** Start of Provided material **
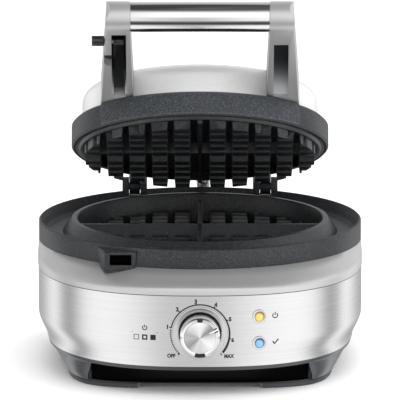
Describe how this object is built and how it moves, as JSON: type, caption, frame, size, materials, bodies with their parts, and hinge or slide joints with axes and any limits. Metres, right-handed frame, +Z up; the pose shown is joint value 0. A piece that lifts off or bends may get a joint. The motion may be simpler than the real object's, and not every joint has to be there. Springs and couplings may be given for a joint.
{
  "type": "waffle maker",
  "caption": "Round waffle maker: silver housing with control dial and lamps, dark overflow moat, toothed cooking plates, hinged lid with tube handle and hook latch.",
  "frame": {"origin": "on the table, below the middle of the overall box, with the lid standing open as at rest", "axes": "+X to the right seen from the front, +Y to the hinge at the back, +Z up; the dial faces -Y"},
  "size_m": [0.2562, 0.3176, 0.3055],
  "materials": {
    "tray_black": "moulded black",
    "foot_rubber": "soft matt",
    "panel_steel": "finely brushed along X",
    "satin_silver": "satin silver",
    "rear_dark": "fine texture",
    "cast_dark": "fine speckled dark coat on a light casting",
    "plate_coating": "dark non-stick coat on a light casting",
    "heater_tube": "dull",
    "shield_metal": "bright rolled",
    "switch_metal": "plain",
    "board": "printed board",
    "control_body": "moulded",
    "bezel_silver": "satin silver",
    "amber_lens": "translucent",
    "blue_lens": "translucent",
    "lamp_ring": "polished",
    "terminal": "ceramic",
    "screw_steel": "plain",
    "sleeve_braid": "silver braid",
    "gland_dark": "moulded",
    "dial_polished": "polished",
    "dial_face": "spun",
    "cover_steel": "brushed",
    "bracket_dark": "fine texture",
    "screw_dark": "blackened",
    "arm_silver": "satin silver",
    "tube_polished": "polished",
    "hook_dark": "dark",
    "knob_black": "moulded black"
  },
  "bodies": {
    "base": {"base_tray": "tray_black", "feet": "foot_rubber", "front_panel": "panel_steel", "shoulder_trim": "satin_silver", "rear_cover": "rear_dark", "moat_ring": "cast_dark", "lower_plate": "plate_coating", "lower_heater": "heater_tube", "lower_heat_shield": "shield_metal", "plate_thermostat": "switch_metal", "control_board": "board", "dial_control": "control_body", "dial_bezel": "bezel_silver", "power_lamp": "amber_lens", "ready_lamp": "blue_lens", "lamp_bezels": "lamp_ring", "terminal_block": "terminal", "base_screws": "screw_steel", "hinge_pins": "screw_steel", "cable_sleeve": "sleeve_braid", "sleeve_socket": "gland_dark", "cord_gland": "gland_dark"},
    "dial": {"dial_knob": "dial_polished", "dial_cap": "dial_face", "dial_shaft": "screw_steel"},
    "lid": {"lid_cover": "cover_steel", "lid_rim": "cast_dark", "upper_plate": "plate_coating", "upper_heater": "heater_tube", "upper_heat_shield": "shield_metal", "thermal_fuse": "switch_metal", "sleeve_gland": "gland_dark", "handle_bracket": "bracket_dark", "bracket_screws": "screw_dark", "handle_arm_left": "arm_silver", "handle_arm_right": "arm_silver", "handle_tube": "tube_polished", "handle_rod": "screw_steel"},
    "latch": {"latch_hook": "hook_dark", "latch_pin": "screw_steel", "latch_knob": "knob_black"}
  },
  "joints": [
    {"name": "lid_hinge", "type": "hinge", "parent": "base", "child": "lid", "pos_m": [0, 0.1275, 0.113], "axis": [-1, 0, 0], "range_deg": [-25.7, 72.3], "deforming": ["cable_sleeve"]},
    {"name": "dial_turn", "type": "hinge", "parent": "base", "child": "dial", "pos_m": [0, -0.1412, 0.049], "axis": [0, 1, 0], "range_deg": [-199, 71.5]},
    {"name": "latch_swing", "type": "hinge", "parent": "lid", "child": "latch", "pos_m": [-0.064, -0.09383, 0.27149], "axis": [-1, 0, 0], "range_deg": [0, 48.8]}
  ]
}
** End of Provided material **
> [Problem]: Quote the whole listing above, leaving nothing out.

> [Output of the exercise]:
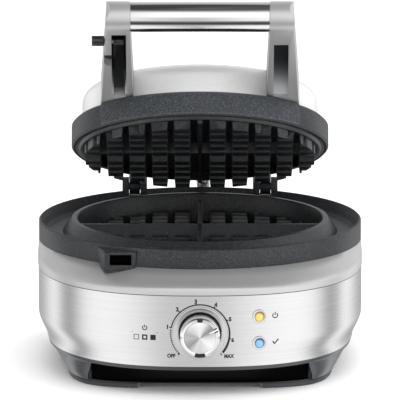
Describe how this object is built and how it moves, as JSON: type, caption, frame, size, materials, bodies with their parts, and hinge or slide joints with axes and any limits. Metres, right-handed frame, +Z up; the pose shown is joint value 0. A piece that lifts off or bends may get a joint. The motion may be simpler than the real object's, and not every joint has to be there. Springs and couplings may be given for a joint.
{
  "type": "waffle maker",
  "caption": "Round waffle maker: silver housing with control dial and lamps, dark overflow moat, toothed cooking plates, hinged lid with tube handle and hook latch.",
  "frame": {"origin": "on the table, below the middle of the overall box, with the lid standing open as at rest", "axes": "+X to the right seen from the front, +Y to the hinge at the back, +Z up; the dial faces -Y"},
  "size_m": [0.2562, 0.3176, 0.3055],
  "materials": {
    "tray_black": "moulded black",
    "foot_rubber": "soft matt",
    "panel_steel": "finely brushed along X",
    "satin_silver": "satin silver",
    "rear_dark": "fine texture",
    "cast_dark": "fine speckled dark coat on a light casting",
    "plate_coating": "dark non-stick coat on a light casting",
    "heater_tube": "dull",
    "shield_metal": "bright rolled",
    "switch_metal": "plain",
    "board": "printed board",
    "control_body": "moulded",
    "bezel_silver": "satin silver",
    "amber_lens": "translucent",
    "blue_lens": "translucent",
    "lamp_ring": "polished",
    "terminal": "ceramic",
    "screw_steel": "plain",
    "sleeve_braid": "silver braid",
    "gland_dark": "moulded",
    "dial_polished": "polished",
    "dial_face": "spun",
    "cover_steel": "brushed",
    "bracket_dark": "fine texture",
    "screw_dark": "blackened",
    "arm_silver": "satin silver",
    "tube_polished": "polished",
    "hook_dark": "dark",
    "knob_black": "moulded black"
  },
  "bodies": {
    "base": {"base_tray": "tray_black", "feet": "foot_rubber", "front_panel": "panel_steel", "shoulder_trim": "satin_silver", "rear_cover": "rear_dark", "moat_ring": "cast_dark", "lower_plate": "plate_coating", "lower_heater": "heater_tube", "lower_heat_shield": "shield_metal", "plate_thermostat": "switch_metal", "control_board": "board", "dial_control": "control_body", "dial_bezel": "bezel_silver", "power_lamp": "amber_lens", "ready_lamp": "blue_lens", "lamp_bezels": "lamp_ring", "terminal_block": "terminal", "base_screws": "screw_steel", "hinge_pins": "screw_steel", "cable_sleeve": "sleeve_braid", "sleeve_socket": "gland_dark", "cord_gland": "gland_dark"},
    "dial": {"dial_knob": "dial_polished", "dial_cap": "dial_face", "dial_shaft": "screw_steel"},
    "lid": {"lid_cover": "cover_steel", "lid_rim": "cast_dark", "upper_plate": "plate_coating", "upper_heater": "heater_tube", "upper_heat_shield": "shield_metal", "thermal_fuse": "switch_metal", "sleeve_gland": "gland_dark", "handle_bracket": "bracket_dark", "bracket_screws": "screw_dark", "handle_arm_left": "arm_silver", "handle_arm_right": "arm_silver", "handle_tube": "tube_polished", "handle_rod": "screw_steel"},
    "latch": {"latch_hook": "hook_dark", "latch_pin": "screw_steel", "latch_knob": "knob_black"}
  },
  "joints": [
    {"name": "lid_hinge", "type": "hinge", "parent": "base", "child": "lid", "pos_m": [0, 0.1275, 0.113], "axis": [-1, 0, 0], "range_deg": [-25.7, 72.3], "deforming": ["cable_sleeve"]},
    {"name": "dial_turn", "type": "hinge", "parent": "base", "child": "dial", "pos_m": [0, -0.1412, 0.049], "axis": [0, 1, 0], "range_deg": [-199, 71.5]},
    {"name": "latch_swing", "type": "hinge", "parent": "lid", "child": "latch", "pos_m": [-0.064, -0.09383, 0.27149], "axis": [-1, 0, 0], "range_deg": [0, 48.8]}
  ]
}